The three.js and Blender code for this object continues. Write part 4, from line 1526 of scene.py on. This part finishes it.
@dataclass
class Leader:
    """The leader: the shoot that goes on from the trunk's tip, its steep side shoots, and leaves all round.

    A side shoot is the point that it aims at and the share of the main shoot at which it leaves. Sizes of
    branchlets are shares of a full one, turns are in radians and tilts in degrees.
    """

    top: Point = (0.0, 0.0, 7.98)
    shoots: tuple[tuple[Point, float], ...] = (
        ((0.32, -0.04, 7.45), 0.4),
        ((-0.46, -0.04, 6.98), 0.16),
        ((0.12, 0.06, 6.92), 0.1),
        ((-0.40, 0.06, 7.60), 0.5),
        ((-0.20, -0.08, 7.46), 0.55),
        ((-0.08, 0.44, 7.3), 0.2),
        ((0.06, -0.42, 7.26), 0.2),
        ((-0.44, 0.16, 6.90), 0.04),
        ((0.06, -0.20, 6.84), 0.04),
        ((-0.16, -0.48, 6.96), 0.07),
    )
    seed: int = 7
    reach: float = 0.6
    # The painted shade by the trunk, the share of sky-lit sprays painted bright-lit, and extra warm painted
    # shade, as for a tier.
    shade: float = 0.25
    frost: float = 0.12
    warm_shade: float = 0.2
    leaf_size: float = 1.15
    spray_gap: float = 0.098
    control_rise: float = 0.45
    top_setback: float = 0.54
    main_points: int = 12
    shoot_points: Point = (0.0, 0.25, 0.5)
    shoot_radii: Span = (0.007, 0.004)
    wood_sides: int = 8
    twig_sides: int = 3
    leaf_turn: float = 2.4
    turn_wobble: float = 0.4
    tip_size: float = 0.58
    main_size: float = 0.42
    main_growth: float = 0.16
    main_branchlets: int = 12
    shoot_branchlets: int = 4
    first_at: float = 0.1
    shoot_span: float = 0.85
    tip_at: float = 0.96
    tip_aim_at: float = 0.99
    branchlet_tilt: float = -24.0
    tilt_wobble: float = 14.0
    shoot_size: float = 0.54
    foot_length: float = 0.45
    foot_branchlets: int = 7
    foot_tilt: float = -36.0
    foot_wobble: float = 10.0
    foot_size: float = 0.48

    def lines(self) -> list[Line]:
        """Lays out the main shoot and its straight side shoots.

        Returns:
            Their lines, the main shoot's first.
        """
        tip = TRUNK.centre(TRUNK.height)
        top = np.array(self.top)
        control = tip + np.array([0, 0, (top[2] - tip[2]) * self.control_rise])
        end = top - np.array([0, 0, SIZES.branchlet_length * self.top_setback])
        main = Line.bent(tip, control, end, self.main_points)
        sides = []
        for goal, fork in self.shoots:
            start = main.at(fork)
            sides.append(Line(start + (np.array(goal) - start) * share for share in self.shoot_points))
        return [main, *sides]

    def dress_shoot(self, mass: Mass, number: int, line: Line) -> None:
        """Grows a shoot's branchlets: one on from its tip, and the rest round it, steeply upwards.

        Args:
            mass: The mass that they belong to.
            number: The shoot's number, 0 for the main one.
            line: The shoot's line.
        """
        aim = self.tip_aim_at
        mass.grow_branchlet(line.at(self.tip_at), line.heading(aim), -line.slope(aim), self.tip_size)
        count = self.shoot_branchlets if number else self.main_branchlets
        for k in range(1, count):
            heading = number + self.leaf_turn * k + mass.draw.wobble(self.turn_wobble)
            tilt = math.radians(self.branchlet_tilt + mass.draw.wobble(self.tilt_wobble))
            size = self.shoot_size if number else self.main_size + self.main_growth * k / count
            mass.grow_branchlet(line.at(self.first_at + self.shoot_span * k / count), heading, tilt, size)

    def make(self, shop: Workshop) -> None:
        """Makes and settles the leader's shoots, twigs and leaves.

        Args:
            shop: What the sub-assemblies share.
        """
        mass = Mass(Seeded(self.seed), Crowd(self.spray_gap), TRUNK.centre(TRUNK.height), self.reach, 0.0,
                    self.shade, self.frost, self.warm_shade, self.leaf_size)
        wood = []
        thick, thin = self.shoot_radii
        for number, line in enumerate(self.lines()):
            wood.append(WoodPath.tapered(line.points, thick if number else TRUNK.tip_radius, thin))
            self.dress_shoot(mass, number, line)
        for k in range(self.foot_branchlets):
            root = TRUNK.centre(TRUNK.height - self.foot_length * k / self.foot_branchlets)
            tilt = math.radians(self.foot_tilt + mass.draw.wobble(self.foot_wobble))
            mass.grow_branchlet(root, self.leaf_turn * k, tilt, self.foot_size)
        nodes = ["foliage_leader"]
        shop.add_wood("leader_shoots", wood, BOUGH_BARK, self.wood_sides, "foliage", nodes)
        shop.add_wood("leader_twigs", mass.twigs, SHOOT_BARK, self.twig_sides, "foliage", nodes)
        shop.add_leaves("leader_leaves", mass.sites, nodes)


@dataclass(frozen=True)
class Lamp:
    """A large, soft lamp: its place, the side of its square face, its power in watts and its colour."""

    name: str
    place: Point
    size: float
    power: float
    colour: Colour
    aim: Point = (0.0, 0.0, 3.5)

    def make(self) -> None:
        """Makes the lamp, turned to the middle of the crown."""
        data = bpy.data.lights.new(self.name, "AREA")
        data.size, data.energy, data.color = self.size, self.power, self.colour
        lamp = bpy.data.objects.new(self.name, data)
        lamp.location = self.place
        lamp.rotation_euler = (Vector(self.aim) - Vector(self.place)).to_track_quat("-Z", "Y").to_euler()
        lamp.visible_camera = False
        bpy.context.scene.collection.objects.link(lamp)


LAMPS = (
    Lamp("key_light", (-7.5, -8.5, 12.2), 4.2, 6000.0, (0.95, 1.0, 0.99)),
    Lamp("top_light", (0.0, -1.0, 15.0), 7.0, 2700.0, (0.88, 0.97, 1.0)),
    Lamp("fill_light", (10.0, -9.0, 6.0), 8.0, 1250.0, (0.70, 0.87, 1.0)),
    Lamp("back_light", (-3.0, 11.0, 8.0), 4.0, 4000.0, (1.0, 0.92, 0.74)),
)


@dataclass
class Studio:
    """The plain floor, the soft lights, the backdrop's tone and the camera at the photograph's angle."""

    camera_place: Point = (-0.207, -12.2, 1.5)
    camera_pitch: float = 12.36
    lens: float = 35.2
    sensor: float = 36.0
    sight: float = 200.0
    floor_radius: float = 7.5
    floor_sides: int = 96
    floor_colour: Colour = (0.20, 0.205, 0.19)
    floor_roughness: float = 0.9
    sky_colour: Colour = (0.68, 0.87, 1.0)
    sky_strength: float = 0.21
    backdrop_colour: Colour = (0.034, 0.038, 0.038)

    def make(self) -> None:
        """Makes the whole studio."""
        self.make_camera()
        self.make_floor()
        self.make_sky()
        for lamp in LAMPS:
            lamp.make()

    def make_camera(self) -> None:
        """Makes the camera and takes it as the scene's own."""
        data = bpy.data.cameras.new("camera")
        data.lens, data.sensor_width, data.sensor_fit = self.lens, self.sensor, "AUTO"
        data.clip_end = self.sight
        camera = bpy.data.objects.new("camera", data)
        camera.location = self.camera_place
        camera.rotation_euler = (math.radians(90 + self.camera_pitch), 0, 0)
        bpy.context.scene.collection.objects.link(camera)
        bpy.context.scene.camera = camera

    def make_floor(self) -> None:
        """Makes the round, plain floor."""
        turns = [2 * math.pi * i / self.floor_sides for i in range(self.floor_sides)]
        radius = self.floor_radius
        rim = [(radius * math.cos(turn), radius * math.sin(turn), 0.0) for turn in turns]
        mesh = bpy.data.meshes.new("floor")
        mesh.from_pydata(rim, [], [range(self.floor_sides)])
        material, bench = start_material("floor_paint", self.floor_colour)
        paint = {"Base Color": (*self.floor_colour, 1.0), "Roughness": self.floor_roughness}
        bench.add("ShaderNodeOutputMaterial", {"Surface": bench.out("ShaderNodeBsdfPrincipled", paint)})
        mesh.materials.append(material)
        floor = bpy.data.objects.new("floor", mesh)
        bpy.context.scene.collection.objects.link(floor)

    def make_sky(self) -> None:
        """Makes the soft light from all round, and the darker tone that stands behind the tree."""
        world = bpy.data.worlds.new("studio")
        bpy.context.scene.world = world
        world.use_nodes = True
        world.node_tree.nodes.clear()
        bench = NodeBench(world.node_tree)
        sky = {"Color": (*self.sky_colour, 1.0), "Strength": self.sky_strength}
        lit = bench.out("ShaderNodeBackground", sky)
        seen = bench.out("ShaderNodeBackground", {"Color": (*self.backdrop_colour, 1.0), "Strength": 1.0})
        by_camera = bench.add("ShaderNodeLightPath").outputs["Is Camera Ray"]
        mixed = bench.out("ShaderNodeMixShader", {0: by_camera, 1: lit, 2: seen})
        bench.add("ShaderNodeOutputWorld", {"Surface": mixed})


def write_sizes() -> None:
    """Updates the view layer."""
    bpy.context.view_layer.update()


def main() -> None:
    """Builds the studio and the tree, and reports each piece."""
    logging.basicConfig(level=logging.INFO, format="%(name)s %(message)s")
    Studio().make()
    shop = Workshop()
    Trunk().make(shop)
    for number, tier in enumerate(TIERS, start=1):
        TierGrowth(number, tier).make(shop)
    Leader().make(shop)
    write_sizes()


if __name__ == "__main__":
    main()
######
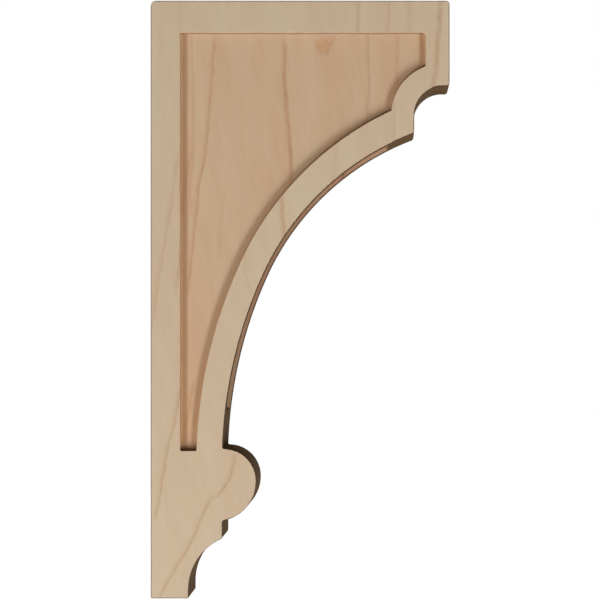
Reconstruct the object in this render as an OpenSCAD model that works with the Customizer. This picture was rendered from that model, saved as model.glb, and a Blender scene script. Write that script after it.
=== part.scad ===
######
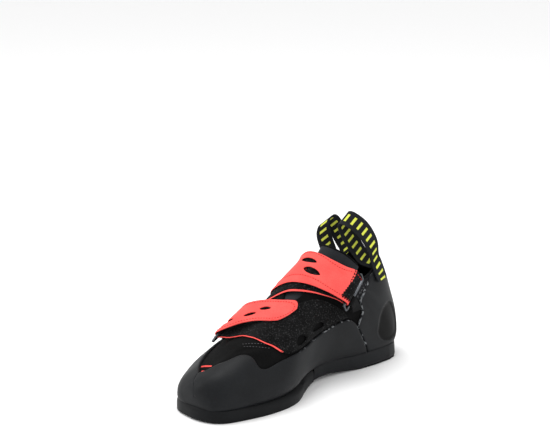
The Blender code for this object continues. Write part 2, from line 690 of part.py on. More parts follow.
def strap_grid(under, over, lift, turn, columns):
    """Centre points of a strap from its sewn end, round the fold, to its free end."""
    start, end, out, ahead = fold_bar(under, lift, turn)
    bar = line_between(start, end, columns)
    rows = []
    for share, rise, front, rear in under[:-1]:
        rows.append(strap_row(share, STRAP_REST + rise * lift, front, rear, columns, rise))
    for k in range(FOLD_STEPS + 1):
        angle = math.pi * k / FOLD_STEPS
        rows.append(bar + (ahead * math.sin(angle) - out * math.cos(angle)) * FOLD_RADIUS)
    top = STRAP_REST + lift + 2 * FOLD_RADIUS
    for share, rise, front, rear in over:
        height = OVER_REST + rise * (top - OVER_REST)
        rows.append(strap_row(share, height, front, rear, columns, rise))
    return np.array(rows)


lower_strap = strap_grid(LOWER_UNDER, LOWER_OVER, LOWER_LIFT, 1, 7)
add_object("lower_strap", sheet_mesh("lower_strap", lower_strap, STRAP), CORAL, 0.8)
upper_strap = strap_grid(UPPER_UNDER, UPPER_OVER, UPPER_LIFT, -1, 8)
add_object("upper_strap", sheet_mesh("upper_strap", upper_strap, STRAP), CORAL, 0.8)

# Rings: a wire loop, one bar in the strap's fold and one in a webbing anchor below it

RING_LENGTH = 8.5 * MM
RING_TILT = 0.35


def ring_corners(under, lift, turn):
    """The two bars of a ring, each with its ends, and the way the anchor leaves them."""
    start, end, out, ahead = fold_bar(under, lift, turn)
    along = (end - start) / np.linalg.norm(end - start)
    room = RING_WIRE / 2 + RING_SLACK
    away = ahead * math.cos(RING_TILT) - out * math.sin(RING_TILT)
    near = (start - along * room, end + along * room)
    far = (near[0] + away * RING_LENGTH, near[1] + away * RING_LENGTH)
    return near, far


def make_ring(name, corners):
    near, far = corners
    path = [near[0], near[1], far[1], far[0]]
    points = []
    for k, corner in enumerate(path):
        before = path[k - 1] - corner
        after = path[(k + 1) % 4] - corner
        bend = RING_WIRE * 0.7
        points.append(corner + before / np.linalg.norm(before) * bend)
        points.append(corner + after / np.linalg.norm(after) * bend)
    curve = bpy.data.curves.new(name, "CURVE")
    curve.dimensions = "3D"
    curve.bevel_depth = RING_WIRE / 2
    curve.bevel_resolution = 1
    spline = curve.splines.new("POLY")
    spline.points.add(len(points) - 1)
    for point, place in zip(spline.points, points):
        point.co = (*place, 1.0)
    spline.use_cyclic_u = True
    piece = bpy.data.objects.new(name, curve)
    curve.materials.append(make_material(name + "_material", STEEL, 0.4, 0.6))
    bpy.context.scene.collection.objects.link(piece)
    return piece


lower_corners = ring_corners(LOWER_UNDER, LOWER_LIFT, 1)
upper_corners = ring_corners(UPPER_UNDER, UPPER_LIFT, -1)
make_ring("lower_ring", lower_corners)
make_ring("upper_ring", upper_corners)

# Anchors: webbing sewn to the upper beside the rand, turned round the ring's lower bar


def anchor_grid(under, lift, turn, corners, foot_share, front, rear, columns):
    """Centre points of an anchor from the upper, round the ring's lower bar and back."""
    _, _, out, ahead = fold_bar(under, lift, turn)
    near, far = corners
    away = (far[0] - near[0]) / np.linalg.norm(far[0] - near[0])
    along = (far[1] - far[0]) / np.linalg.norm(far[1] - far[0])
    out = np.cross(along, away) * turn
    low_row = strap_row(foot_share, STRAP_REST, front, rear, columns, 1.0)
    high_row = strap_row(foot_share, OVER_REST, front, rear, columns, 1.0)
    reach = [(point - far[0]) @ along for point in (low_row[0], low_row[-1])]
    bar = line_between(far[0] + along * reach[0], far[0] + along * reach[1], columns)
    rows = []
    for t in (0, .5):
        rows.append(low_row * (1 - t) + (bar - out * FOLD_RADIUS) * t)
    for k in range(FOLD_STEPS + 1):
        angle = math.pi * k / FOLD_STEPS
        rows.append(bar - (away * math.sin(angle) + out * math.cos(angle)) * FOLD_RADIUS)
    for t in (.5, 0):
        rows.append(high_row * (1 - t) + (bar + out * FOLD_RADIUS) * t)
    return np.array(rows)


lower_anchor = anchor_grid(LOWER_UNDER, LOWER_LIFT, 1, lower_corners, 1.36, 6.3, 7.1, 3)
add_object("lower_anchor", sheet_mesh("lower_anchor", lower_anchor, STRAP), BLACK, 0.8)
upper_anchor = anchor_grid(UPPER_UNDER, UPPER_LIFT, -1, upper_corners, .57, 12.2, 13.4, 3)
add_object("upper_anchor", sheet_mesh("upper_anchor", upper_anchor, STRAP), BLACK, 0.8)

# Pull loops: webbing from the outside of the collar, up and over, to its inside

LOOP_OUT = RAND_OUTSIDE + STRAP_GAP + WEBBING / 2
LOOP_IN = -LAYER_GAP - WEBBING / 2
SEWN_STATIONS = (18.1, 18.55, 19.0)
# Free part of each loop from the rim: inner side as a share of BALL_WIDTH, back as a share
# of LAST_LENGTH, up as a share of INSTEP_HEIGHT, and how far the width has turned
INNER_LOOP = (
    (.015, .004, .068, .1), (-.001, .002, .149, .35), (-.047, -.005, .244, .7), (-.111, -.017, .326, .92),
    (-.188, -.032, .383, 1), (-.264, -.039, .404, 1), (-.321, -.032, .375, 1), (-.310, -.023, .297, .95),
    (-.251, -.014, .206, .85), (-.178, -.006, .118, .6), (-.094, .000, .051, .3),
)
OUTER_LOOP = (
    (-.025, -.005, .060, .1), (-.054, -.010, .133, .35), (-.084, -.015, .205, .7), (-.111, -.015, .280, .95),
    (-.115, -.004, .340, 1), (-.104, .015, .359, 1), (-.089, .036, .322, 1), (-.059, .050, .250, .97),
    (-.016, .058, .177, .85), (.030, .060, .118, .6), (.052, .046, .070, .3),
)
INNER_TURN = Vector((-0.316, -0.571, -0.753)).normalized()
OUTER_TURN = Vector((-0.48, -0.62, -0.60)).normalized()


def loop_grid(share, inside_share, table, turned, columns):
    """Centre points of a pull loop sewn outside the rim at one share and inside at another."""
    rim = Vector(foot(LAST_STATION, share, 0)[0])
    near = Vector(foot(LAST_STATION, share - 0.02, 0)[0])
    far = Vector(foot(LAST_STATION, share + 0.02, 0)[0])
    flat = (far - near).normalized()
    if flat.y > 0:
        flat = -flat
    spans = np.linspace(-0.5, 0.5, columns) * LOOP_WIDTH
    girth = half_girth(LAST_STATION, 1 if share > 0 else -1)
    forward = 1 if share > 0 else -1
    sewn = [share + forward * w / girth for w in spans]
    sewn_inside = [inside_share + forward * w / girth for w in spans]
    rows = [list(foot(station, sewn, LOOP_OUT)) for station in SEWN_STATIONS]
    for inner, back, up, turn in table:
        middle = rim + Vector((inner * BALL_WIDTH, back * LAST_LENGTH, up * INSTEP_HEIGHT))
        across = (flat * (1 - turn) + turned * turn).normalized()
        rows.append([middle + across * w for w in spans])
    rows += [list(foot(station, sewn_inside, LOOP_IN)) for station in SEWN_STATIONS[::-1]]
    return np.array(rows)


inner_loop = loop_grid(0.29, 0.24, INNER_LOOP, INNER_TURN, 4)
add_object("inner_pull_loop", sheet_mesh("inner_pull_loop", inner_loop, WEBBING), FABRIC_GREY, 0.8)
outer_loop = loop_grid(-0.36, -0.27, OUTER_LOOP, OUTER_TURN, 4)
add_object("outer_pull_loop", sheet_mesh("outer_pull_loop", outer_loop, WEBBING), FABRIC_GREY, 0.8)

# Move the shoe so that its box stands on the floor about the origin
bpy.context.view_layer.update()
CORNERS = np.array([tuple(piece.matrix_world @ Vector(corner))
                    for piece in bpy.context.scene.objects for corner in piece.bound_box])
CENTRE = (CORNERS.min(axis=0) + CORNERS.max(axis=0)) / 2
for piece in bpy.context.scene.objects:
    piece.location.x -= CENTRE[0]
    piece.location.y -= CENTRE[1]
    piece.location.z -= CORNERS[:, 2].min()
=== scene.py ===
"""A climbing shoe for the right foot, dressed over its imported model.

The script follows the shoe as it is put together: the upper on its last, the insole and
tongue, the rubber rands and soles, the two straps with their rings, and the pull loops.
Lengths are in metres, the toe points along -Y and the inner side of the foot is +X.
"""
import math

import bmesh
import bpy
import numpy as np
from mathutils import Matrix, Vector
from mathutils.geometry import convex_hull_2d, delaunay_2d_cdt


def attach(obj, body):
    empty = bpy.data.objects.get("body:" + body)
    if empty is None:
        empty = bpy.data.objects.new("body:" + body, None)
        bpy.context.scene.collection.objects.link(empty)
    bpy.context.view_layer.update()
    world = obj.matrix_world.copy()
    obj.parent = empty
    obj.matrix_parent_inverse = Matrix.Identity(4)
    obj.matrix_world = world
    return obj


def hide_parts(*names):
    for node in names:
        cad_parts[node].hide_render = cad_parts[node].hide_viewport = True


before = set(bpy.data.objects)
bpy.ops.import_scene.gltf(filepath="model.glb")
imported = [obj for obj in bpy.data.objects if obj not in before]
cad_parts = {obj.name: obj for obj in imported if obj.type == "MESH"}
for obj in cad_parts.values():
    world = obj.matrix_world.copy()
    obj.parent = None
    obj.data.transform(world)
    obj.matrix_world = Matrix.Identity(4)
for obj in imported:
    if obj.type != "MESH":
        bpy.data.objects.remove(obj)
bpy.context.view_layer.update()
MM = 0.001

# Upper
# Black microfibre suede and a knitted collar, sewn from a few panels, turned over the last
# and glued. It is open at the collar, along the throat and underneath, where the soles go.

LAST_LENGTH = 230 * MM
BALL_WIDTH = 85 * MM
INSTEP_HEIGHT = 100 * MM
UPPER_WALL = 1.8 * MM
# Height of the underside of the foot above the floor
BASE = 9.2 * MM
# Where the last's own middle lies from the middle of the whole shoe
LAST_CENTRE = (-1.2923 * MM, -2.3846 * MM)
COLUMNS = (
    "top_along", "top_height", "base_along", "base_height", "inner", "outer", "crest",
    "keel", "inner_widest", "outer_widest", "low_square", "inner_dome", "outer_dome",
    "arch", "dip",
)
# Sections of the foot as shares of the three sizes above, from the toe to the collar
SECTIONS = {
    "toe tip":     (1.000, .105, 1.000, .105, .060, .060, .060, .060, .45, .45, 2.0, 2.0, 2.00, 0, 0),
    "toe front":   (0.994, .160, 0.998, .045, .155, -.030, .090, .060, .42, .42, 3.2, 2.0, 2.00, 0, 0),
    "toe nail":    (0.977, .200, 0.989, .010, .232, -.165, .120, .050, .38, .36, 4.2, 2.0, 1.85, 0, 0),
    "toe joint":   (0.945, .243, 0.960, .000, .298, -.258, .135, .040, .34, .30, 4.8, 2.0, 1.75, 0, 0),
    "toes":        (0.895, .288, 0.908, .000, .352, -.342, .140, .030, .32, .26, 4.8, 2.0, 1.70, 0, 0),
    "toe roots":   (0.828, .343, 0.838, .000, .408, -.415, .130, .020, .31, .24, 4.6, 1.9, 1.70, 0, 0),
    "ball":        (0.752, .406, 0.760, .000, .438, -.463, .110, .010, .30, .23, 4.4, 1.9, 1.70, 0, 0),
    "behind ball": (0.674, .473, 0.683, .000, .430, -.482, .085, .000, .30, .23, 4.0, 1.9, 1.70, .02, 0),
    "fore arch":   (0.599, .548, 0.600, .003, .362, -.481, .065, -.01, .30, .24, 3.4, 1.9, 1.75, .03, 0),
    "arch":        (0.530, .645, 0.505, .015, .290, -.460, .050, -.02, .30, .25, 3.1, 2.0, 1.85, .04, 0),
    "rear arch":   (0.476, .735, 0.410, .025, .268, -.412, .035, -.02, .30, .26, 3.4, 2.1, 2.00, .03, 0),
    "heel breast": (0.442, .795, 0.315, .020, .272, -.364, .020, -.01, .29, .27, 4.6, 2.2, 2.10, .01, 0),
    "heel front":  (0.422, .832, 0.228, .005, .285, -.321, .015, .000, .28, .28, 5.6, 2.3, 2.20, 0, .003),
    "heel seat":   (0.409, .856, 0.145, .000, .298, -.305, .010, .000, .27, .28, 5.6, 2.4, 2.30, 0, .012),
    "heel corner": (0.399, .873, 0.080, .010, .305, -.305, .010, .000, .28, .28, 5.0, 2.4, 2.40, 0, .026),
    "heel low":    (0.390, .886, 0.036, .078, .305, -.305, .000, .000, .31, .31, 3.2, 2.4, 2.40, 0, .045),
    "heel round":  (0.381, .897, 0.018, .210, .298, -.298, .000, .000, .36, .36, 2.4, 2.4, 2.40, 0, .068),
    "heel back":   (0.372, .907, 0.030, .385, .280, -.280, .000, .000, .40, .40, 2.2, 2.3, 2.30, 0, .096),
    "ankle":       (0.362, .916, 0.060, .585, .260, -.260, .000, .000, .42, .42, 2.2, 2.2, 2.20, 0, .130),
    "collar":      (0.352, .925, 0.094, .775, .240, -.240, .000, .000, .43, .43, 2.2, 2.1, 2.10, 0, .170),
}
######
**What to produce**
Print exactly the run of lines that starts at the line with "# Move the shoe" and ends at the line with "obj.parent = empty". Leave out every other line.

**Solution to this task**
# Move the shoe so that its box stands on the floor about the origin
bpy.context.view_layer.update()
CORNERS = np.array([tuple(piece.matrix_world @ Vector(corner))
                    for piece in bpy.context.scene.objects for corner in piece.bound_box])
CENTRE = (CORNERS.min(axis=0) + CORNERS.max(axis=0)) / 2
for piece in bpy.context.scene.objects:
    piece.location.x -= CENTRE[0]
    piece.location.y -= CENTRE[1]
    piece.location.z -= CORNERS[:, 2].min()
=== scene.py ===
"""A climbing shoe for the right foot, dressed over its imported model.

The script follows the shoe as it is put together: the upper on its last, the insole and
tongue, the rubber rands and soles, the two straps with their rings, and the pull loops.
Lengths are in metres, the toe points along -Y and the inner side of the foot is +X.
"""
import math

import bmesh
import bpy
import numpy as np
from mathutils import Matrix, Vector
from mathutils.geometry import convex_hull_2d, delaunay_2d_cdt


def attach(obj, body):
    empty = bpy.data.objects.get("body:" + body)
    if empty is None:
        empty = bpy.data.objects.new("body:" + body, None)
        bpy.context.scene.collection.objects.link(empty)
    bpy.context.view_layer.update()
    world = obj.matrix_world.copy()
    obj.parent = empty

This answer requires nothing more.